Of course, as soon as Kogami had brought Ginoza back to the hospital, he'd been arrested. The hospital had noticed and reported the missing inventory, and Kogami had been the prime suspect. Ginoza's "miraculous" recovery had essentially confirmed that Kogami had stolen the supplies.

Ginoza had spent two nights in the hospital, being carefully monitored and getting various tests, and Kogami had spent two nights in jail. On the third day, Ginoza had felt well enough to send an email to the head of the hospital explaining his plan to sue the medical center for putting him on hospice when he was very clearly still salvageable. This email had gotten Kogami mysteriously released the next day. But even with that, he wasn't quite out of hot water yet. He'd been put in the ankle tracker, which he would need to remain in for six months, and he had some hearings he would need to go to to clear up his side of the story.

He wasn't allowed to leave their home unaccompanied either. So far, this hadn't been too much of a struggle - even Ginoza could admit he was sick enough to need near constant care, and he was obviously still too weak to leave the house. Kogami was too fragile to want to leave much anyways, so they had so far gotten by with friends delivering groceries and takeout.

Ginoza knew it was likely that Kogami would feel better, and be ready to start leaving the house, long before Ginoza. But that was a problem they could cross when they came to it. Right now, Ginoza thought they were both almost grateful for the long opportunity to rest and recover. After all, they had been through hell.

Ginoza moved his hand to Kogami's head, combing his fingers through Kogami's hair. Kogami hadn't always reacted well to even Ginoza's touch, but he always liked that.

Kogami shifted again, and for a minute, Ginoza thought he was waking up and squirming closer to Ginoza's touch. Ginoza kept stroking Kogami's hair, and it wasn't until his book fell to the floor with a crash that he realized something was wrong.

Startled by the noise, Ginoza looked down. Kogami twisted away from him, curling into a loose ball. It was something Ginoza had seen before, after years of sharing a bed with Kogami. He was having a nightmare.

Ginoza hovered on the edge of a decision, wondering if it was better to wake his husband or to let him sleep. Kogami had always been prone to nightmares, and they got worse in periods of poor sleep. After a bad one, Kogami was apt to forgo sleep entirely, instead wandering around the house trying to distract himself into forgetfulness.
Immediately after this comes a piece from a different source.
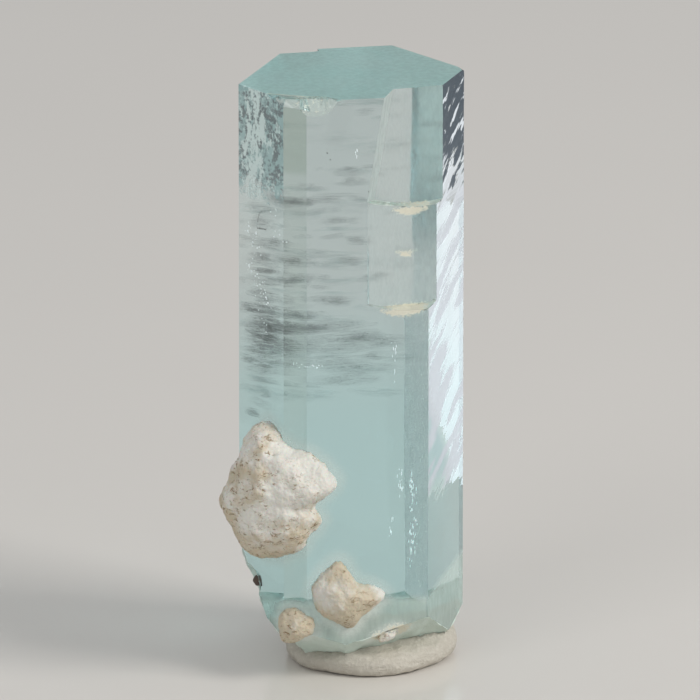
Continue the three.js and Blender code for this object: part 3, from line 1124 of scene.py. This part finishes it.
def albite():
    setup = albiteSetup
    shader = Shader("feldspar")
    grains = shader.cells((3.2, 3.2, 3.2))
    sugar = shader.noise((1.8, 1.8, 1.8), 6, 0.65)
    patches = shader.noise((0.24, 0.24, 0.24), 4, 0.6)
    dashes = shader.noise((1.2, 1.2, 2.2), 6, 0.78, 0.8)
    side = shader.split("X") * (1 / mm)
    low = shader.between(shader.split("Z") * (1 / mm), *setup["lowHeights"])
    # tan stains, most to the left and on the small lumps
    rightward = (side - 2.5).most(0.0)
    stained = patches + low * (0.21 + 0.012 * side - 0.10 * rightward) - 0.014 * side
    stained = setup["stain"] * shader.between(stained, 0.52, 0.72)
    # brown flecks, in loose groups
    sooty = shader.between(patches - 0.014 * side + 0.06 * low, 0.46, 0.62)
    flecks = setup["flecks"] * shader.between(dashes, 0.54, 0.61) * sooty
    # painted shade: the white dims towards the right
    start, end, loss = setup["paintedShadeRight"]
    lit = sugar * (1 - loss * shader.between(side, start, end))
    colour = shader.blend(lit, setup["dull"], setup["white"])
    colour = shader.blend(stained, colour, setup["tan"])
    surface = shader.principled({
        "Base Color": shader.blend(flecks, colour, setup["brown"]),
        "Roughness": setup["roughness"],
        "Normal": shader.bump(grains * 0.4 + sugar, 0.7, 0.16),
        "Subsurface Weight": setup["subsurface"],
        "Subsurface Scale": setup["subsurfaceReach"] * mm,
    })
    return shader.finish(surface)


padSetup = {
    "voxel": 0.22,
    "seed": 6,
    "layers": [(0.22, 0.22), (0.8, 0.14), (2.2, 0.05)],
    "reach": 0.55,
    "depth": 0.3,
    # the darker colour lies in the hollows of the creases: painted shade
    "colours": ((0.47, 0.44, 0.375), (0.62, 0.585, 0.515)),
    "chalky": (0.70, 0.67, 0.60),
}


def puttyClay():
    setup = padSetup
    shader = Shader("putty")
    creasesAndShade = shader.noise((0.5, 0.5, 1.4), 5, 0.6, 0.6)
    fine = shader.noise((2.5, 2.5, 2.5), 4, 0.6)
    # painted shade: darker where the creases sink, as their bump does
    colour = shader.blend(creasesAndShade, *setup["colours"])
    colour = shader.blend(0.35 * shader.between(fine, 0.50, 0.62), colour, setup["chalky"])
    bump = shader.bump(creasesAndShade + 0.5 * fine, 0.7, 0.45)
    surface = shader.principled({"Base Color": colour, "Roughness": 0.7, "Normal": bump})
    return shader.finish(surface)


grainSetup = {
    "voxel": 0.05,
    "seed": 5,
    "layers": [(2.0, 0.12)],
    "reach": 0.55,
    "depth": 0.2,
    "colours": ((0.03, 0.02, 0.018), (0.13, 0.085, 0.06)),
    "roughness": 0.42,
}


def darkMica():
    setup = grainSetup
    shader = Shader("mica")
    flakes = shader.noise((2, 2, 6), 4, 0.6)
    surface = shader.principled({
        "Base Color": shader.blend(flakes, *setup["colours"]),
        "Roughness": setup["roughness"],
        "Normal": shader.bump(flakes, 0.6, 0.1),
    })
    return shader.finish(surface)


makeCamera()
makeFloor()
makeWorld()
makeLamps()
stoneTree = nodeTree("crystal")
crystal = makeCrystal()
keepCardToCrystal(crystal)
makeWisps()
makeVeils()
makeGlints()
makeDarkSpecks()
white = albite()
for name, (node, voxel, seed) in lumps.items():
    makeLump(name, node, white, {**lumpSetup, "voxel": voxel, "seed": seed})
makeLump("dark_grain", "mica_grain", darkMica(), grainSetup)
makeLump("pad", "putty_pad", puttyClay(), padSetup)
But that was if he woke up. If he was exhausted enough, he slept through the dream, waking up the next morning with no more than a vague, unsettling memory.

Kogami was certainly exhausted now. Ginoza hesitated, fingers still at the edge of Kogami's hair, until another violent jerk twisted Kogami away from him entirely.

"Gino," Kogami whispered, so softly Ginoza almost missed it. His face had turned pale and drawn. "Please don't…."

The end of his sentence was lost as he fell back into the dream, but that was enough for Ginoza. Kogami had endured an unimaginable amount to get Ginoza back, and it was Ginoza's turn to protect him now. Lost sleep was one thing, but Ginoza couldn't - wouldn't - sit by and let Kogami dream about losing him all over again.

"Shinya," Ginoza said gently, reaching out and taking hold of Kogami's shoulder. He shook it, once. "Shinya, wake up."

Kogami shot awake, slower than usual but still so violently that Ginoza almost started back. He propped himself up in the bed, staring around with confused, sleep-hazed eyes.

"Where-"

The remnants of the nightmare hung around his voice, and Ginoza winced at the emotion there. He reached out, gliding his fingers softly against Kogami's cheek. Kogami relaxed into the touch, pulling a little closer to Ginoza.

It took most of the strength Ginoza had worked back to pull Kogami into his arms, but it was worth it. Kogami's head lay on his chest, and Ginoza could feel him breathing shakily as he regained control.

"It's okay," Ginoza told him. "I'm not going anywhere."